# TASK BRIEF
Copy exactly the lines from the start of the data below through the one that carries "1.2), 3.0, 14.0)", and only those.

# SUPPLIED MATERIAL
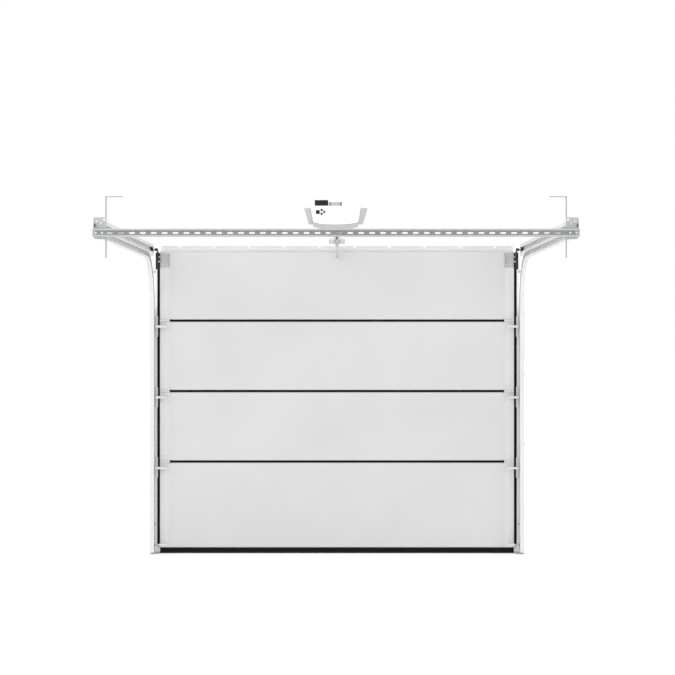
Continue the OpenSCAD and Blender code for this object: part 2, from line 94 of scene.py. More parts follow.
def soft_lamp(name, place, aim, size, power):
    """Square area lamp at place that looks at aim."""
    data = bpy.data.lights.new(name, "AREA")
    data.size = size
    data.energy = power
    lamp = bpy.data.objects.new(name, data)
    lamp.location = place
    lamp.rotation_euler = (Vector(aim) - Vector(place)).to_track_quat("-Z", "Y").to_euler()
    bpy.context.scene.collection.objects.link(lamp)


soft_lamp("key_lamp", (-3.5, -6.0, 4.6), (0.0, -0.5, 1.2), 4.0, 60.0)
soft_lamp("fill_lamp", (4.5, -5.0, 2.2), (0.0, -0.5, 1.2), 3.0, 14.0)

floor_mesh = bpy.data.meshes.new("studio_floor")
floor_mesh.from_pydata([(-90, -90, 0), (90, -90, 0), (90, 90, 0), (-90, 90, 0)], [], [(0, 1, 2, 3)])
studio_floor = bpy.data.objects.new("studio_floor", floor_mesh)
bpy.context.scene.collection.objects.link(studio_floor)
floor_paint = bpy.data.materials.new("studio_floor")
floor_paint.use_nodes = True
for floor_input, floor_value in (("Base Color", (0.97, 0.97, 0.97, 1.0)), ("Roughness", 0.9),
                                 ("Emission Color", (1.0, 1.0, 1.0, 1.0)), ("Emission Strength", 0.22)):
    floor_paint.node_tree.nodes["Principled BSDF"].inputs[floor_input].default_value = floor_value
floor_mesh.materials.append(floor_paint)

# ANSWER
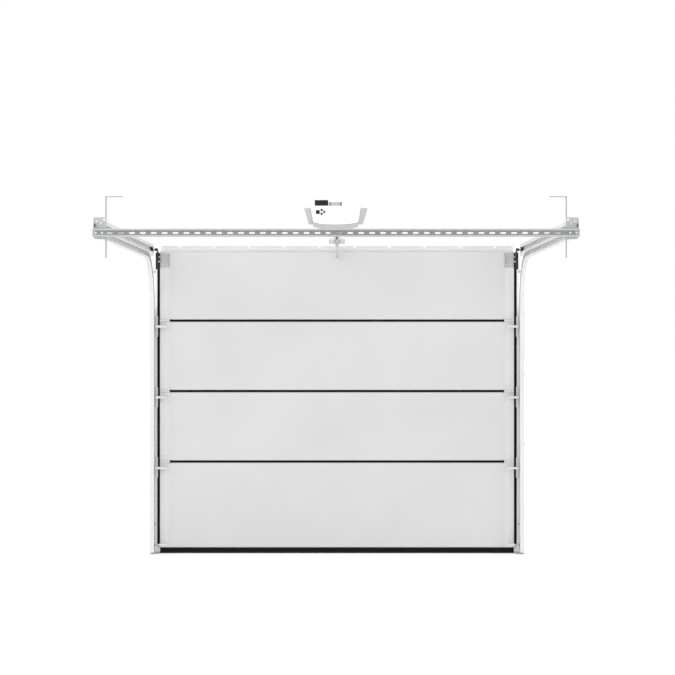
Continue the OpenSCAD and Blender code for this object: part 2, from line 94 of scene.py. More parts follow.
def soft_lamp(name, place, aim, size, power):
    """Square area lamp at place that looks at aim."""
    data = bpy.data.lights.new(name, "AREA")
    data.size = size
    data.energy = power
    lamp = bpy.data.objects.new(name, data)
    lamp.location = place
    lamp.rotation_euler = (Vector(aim) - Vector(place)).to_track_quat("-Z", "Y").to_euler()
    bpy.context.scene.collection.objects.link(lamp)


soft_lamp("key_lamp", (-3.5, -6.0, 4.6), (0.0, -0.5, 1.2), 4.0, 60.0)
soft_lamp("fill_lamp", (4.5, -5.0, 2.2), (0.0, -0.5, 1.2), 3.0, 14.0)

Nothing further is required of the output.